Army Defends Decision to Have West Point Graduation

WASHINGTON — The Army’s top leaders on Thursday defended their decision to bring 1,000 cadets back to the Military Academy at West Point for graduation, where President Donald Trump is slated to speak, saying that despite the coronovirus risk students would have had to return anyway to prepare for their next duty assignment.

The announcement has been criticized as a political move to get Trump on stage at the academy, where he hasn’t yet given a graduation address. But Army officials said the students must return for final medical checks, equipment and training.

“We can’t telecommute to combat,” Gen. James McConville, the chief of staff of the Army, told Pentagon reporters when asked about the decision, which forces cadets spread out across the U.S. to travel, risking exposure on public transportation, and then land in New York, a coronavirus hot spot.

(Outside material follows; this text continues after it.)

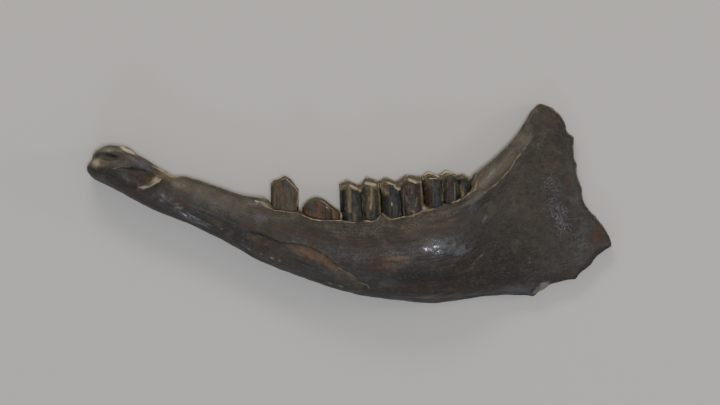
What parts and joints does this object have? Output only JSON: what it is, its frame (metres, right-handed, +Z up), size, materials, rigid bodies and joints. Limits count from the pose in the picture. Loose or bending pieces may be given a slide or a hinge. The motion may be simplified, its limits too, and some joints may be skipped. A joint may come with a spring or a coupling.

Cadets have been home since spring break in March, with their return to school delayed because of the outbreak. Only the seniors will return, and the graduation is set for June 13.

Lt. Gen. Darryl Williams, academy superintendent, said the students must return for medical and other required tasks that can only be done at the academy before they can be turned over as new officers to the Army.

He said the school will create a “safety bubble” around the cadets and build a staging base where they will arrive. All cadets will be screened and tested for the virus at the staging area and then separated into five groups that will eat and live separately. They will be quarantined for 14 days.

Williams said Keller Army Community Hospital at the base now has all the needed testing equipment, and was converted to be able to handle and quarantine virus patients.

Asked if cadets will face discipline if they can’t or don’t want to come back because of the virus, he said commanders will decide on a case-by-case basis.

U.S. Sen. Tammy Duckworth, D-Ill., a member of West Point’s Board of Visitors, said she expressed her concerns about the decision to Army Secretary Ryan McCarthy in a call this week.

“Trump’s reckless decision to gather 1,000 Cadets at West Point for a speech puts our future military leaders at increased risk — all to stroke his own ego,” said Duckworth, a retired Army helicopter pilot, who served in the Iraq war and received a Purple Heart.

McCarthy told reporters the Army wants to have a “small, safe graduation ceremony” for the cadets to celebrate.

In contrast, the U.S. Naval Academy has announced it will hold a virtual graduation and postpone other traditional milestone events until large-scale gatherings are allowed. The academy’s superintendent, Vice Adm. Sean Buck, called it a difficult decision but necessary “to safeguard the health and welfare of the entire Naval Academy family and local community.”

The U.S. Air Force Academy opted to hold a scaled-down ceremony with hundreds of graduating cadets sitting in chairs eight feet apart on the school’s parade field, instead of in its stadium. The ceremony was closed to visitors.

West Point’s graduation ceremonies are usually held in May in a football stadium.